-- Written exercise --
The required output consists solely of the lines from the one containing "Recreate this object" down to the one containing "BRACT_SIDES = 5", both included, each quoted exactly.
= = = = =
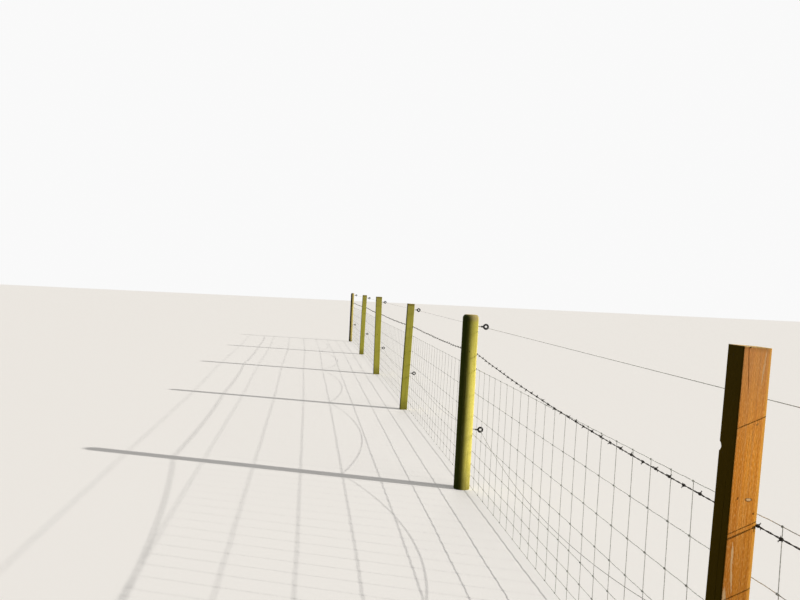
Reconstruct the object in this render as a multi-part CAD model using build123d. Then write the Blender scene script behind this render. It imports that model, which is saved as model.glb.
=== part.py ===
from build123d import *
from dataclasses import dataclass
import math
import os

# Post-and-wire stock fence: six bays on seven posts, with hinge-joint netting,
# one barbed strand and two electric wires held off the posts by ring insulators.
# Frame: +Y along the run, +X towards the field, +Z up, millimetres.
# The origin is the centre of the middle post's foot, at ground level.

# Setting out of the run
BAY = 3450.0                 # post to post, 23 pitches of the netting
SEAT = 0.3                   # clearance of a wire from the face that carries it
DRAWN_STEP_COUNT = 2         # every second stay and barb is modelled
FOOT_OFFSETS = (5.0, -38.0, 12.0, 0.0, -6.0, -12.0, -55.0)  # field side of each foot, from the string line

# Posts
POST_HEIGHT = 1180.0
HEIGHT_OFFSETS = (0.0, 65.0, 10.0, -5.0, 12.0, -15.0, -20.0)  # of each post's top, from POST_HEIGHT
SQUARE_POST = 76.0           # sawn square posts
THICK_ROUND_POST = 110.0
MEDIUM_ROUND_POST = 88.0
THIN_ROUND_POST = 82.0
POST_ARRIS = 2.5             # chamfer of the sawn corners
HEAD_TAPER = 16.0            # a round post's head narrows by this much all round
HEAD_HEIGHT = 24.0
WANE_WIDTH = 11.0            # shallow flat along one corner of the brown post
WANE_DEPTH = 4.0
CHIP_RADIUS = 9.0            # chip out of the brown post's back corner
CHIP_BELOW_TOP = 260.0

# Stock netting: eight line wires 800 mm high, closer together near the ground
NETTING_FOOT = 20.0          # bottom line wire above the ground
LINE_GAPS = (75.0, 75.0, 90.0, 115.0, 130.0, 150.0, 165.0)
LINE_WIRE = 2.5
STAY_WIRE = 2.3              # across the corners of the three-sided bar
STAY_SPACING = 150.0
FIRST_STAY = 40.0            # from a bay's first post

# Barbed strand
STRAND_WIRE = 5.0            # two 2.5 mm wires, across the flats of the six-sided bar
STRAND_ABOVE_NETTING = 102.0
STRAND_DROP = 20.0           # below the netting's top, on the brown post
STRAND_SAGS = (40.0, 30.0, 12.0, 12.0, 12.0, 12.0)
STRAND_LENGTH_COUNT = 6      # straight lengths in a bay
BARB_SPACING = 100.0
FIRST_BARBS = (12.0, 62.0)   # from the first post of the odd and of the even bays
BARB_REACH = 12.0            # from the strand's axis to a barb's tip
BARB_ROOT = 1.2
BARB_ANGLE = 60.0            # from the level, outwards and up or down

# Ring insulators, their round edges as flats
RING_RADIUS = 21.0
RING_FLAT_COUNT = 16
EYE_RADIUS = 8.0
EYE_FLAT_COUNT = 12
RING_THICKNESS = 11.0
RING_OUT = 53.0              # ring centre from the post's face
SCREW_RADIUS = 3.0           # steel screw between post and plastic
SCREW_LENGTH = 18.0
SHANK_TIP_RADIUS = 5.5
SHANK_RADIUS = 7.5           # where the shank joins the ring
TOP_RING_BELOW_TOP = 70.0
RING_LINE_COUNT = 4          # line wires under the one that the lower insulators stand above
LOWER_RING_ABOVE_LINE = 30.0
RAISED_RING_ABOVE_LINE = 85.0

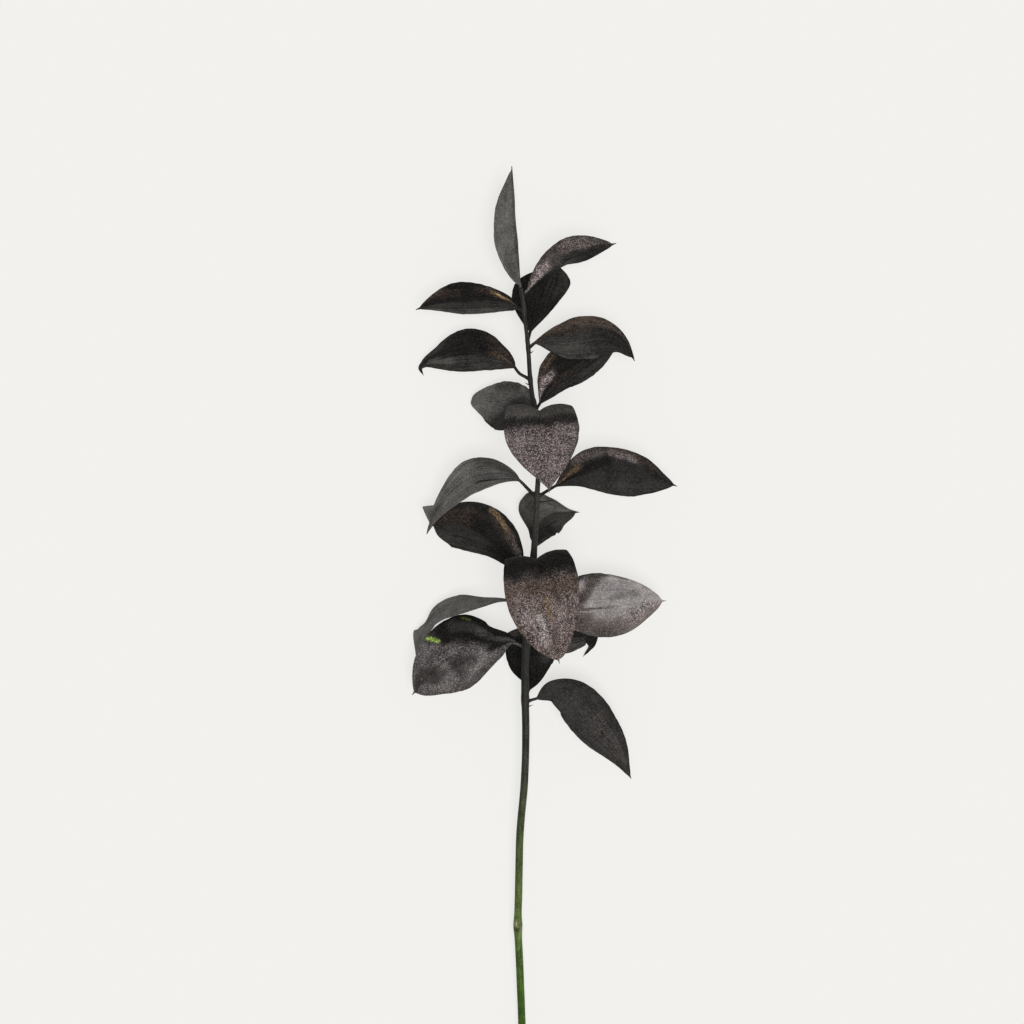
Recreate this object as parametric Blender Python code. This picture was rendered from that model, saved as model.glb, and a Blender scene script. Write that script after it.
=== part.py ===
"""A cut stem of broad-leaved ruscus, dried and sprayed black, lying on a flat surface.

The surface is z = 0, +Y runs up the stem to its tip and +Z looks up from the surface.
One straight woody stalk carries twenty leathery leaves on short stalks of their own.
The stalk and each leaf are separate closed solids with a thin gap where they join.
"""

import math
from collections import namedtuple

import bmesh
import bpy
import numpy as np
from mathutils import Vector

MM = 0.001

# Driving dimensions, in millimetres unless a name says otherwise
SEAM_GAP = 0.3            # between the stalk's leaf cushion and the leaf's own stalk
CUSHION_REACH = 1.2       # how far a leaf cushion stands out of the stalk
CUSHION_ROOT_RADIUS = 1.5
CUSHION_TOP_RADIUS = 1.15
CUSHION_SIDES = 8
STEM_SIDES = 12
STEM_STATIONS = 60
SHEATH_Y = -184.5         # old leaf scar on the bare lower stalk
SHEATH_SWELL = 0.55
SHEATH_LENGTH = 5.0
BRACT_RADIUS = 0.45
BRACT_TIP_RADIUS = 0.3
BRACT_DROP = 3.0          # a bract sits this far below its leaf
BRACT_SIDES = 5

BLADE_THICKNESS = 0.65
STALK_THICKNESS = 1.7     # the leaf's own stalk
STALK_HALF_WIDTH = 0.95
STALK_TAPER = 2.0         # the blade reaches its full thinness after this many stalk lengths
MUCRO_LENGTH = 3.0        # the spine at a leaf's tip
MUCRO_HALF_WIDTH = 0.35
LEAF_ROWS = 16
LEAF_COLUMNS = 6
ROW_EASING = 0.5          # 0 spaces rows evenly, 1 crowds them at both ends
WAVE_COUNT = 2.4
WAVE_PHASE_STEP = 2.4     # radians from one leaf to the next
WAVE_SIDE_SHIFT = 1.9     # radians between a leaf's two edges
PATH_SAMPLES = 240

# Points along the middle of the stalk, from the cut end up to the tip: x, y, z, radius
STEM_POINTS = [
    (-12.0, -303.0, 2.5, 2.45), (-13.0, -279.5, 5.5, 2.45), (-14.0, -246.5, 9.0, 2.4),
    (-15.5, -207.0, 13.0, 2.4), (-16.5, -184.5, 15.0, 2.4), (-16.0, -161.0, 17.5, 2.4),
    (-15.0, -122.0, 21.0, 2.4), (-12.5, -93.0, 23.8, 2.4), (-11.5, -60.0, 26.3, 2.35),
    (-12.0, -32.0, 28.0, 2.5), (-11.5, -6.5, 29.5, 2.45), (-9.0, 25.5, 31.5, 2.3),
    (-6.5, 54.5, 33.0, 2.1), (-4.5, 89.0, 34.5, 1.7), (-3.5, 114.5, 35.5, 1.5),
    (-5.2, 140.0, 36.5, 1.45), (-8.7, 165.5, 37.3, 1.4), (-10.2, 187.5, 38.0, 1.3),
    (-12.1, 203.5, 38.3, 1.2), (-13.3, 216.0, 38.5, 1.2), (-14.8, 223.0, 38.5, 1.15),
]

# One leaf. node: height of its cushion on the stalk. spine: points along the midrib,
# outwards. face: where the upper side looks, at even steps from base to tip.
# half: flat half-widths, left and right of the midrib as the face is looked at.
# fold: degrees each half rises towards the face, at even steps. curl: extra degrees
# each half gains from midrib to edge, at even steps. belly: where along the blade each
# half is widest. taper: how sharply each half narrows to the tip. shoulder: the same at
# the base. stalk: length of the leaf's own stalk. wave: height of the edge's waves.
# bract: how far the scale below the leaf stands out. bumps: corners and waists of the
# edge, each on side 0 or 1, at a share of the blade, with its height and half its length.
Leaf = namedtuple(
    "Leaf",
    "name node spine face half fold curl belly taper shoulder stalk wave bract bumps",
    defaults=[[(0, 0)], (0.42, 0.42), (1.0, 1.0), (0.85, 0.85), 5.0, 0.35, 2.5, ()],
)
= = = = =
-- Output below --
Recreate this object as parametric Blender Python code. This picture was rendered from that model, saved as model.glb, and a Blender scene script. Write that script after it.
=== part.py ===
"""A cut stem of broad-leaved ruscus, dried and sprayed black, lying on a flat surface.

The surface is z = 0, +Y runs up the stem to its tip and +Z looks up from the surface.
One straight woody stalk carries twenty leathery leaves on short stalks of their own.
The stalk and each leaf are separate closed solids with a thin gap where they join.
"""

import math
from collections import namedtuple

import bmesh
import bpy
import numpy as np
from mathutils import Vector

MM = 0.001

# Driving dimensions, in millimetres unless a name says otherwise
SEAM_GAP = 0.3            # between the stalk's leaf cushion and the leaf's own stalk
CUSHION_REACH = 1.2       # how far a leaf cushion stands out of the stalk
CUSHION_ROOT_RADIUS = 1.5
CUSHION_TOP_RADIUS = 1.15
CUSHION_SIDES = 8
STEM_SIDES = 12
STEM_STATIONS = 60
SHEATH_Y = -184.5         # old leaf scar on the bare lower stalk
SHEATH_SWELL = 0.55
SHEATH_LENGTH = 5.0
BRACT_RADIUS = 0.45
BRACT_TIP_RADIUS = 0.3
BRACT_DROP = 3.0          # a bract sits this far below its leaf
BRACT_SIDES = 5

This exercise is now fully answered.